Officials have estimated that around £40,000 will be needed to finance the safety measure on Churchgate Way, Terrington St Clement.

But there are hopes that county roads chiefs may also contribute towards the cost.

The appeal will be launched following talks between representatives of the community and high schools and parish, borough and county council officials last week.

Parents and teachers began the latest campaign for action in May, in the same week that a bus carrying children to the high school was involved in a collision with a parked car on Churchgate Way.

Community school head Liz Hackett said: “It could take two years (to raise the money), but even if it does, we have committed to the idea.
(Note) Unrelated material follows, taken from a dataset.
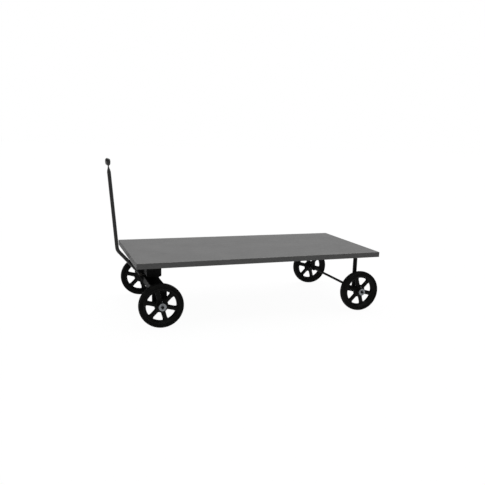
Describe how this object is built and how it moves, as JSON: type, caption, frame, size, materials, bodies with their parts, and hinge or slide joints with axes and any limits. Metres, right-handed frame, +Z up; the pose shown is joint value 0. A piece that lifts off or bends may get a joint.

We are going to raise the money needed to get this off the ground.”

The money raised will be used to fund a zebra crossing on Churchgate Way, close to the two schools.

And North West Norfolk MP Henry Bellingham, who was also at the meeting, said a preferred site for the crossing had already been identified.

Norfolk County Council highways officials have repeatedly insisted they cannot fund the entire project, because of the area’s low collision record.

But Mr Bellingham suggested the authority could match-fund the amount raised locally.

He added: “What the county council said was they can’t fund it all but they would look sympathetically at a community funding solution.”

He also praised the groups involved in the talks for the willingness they had shown to work together on the issue.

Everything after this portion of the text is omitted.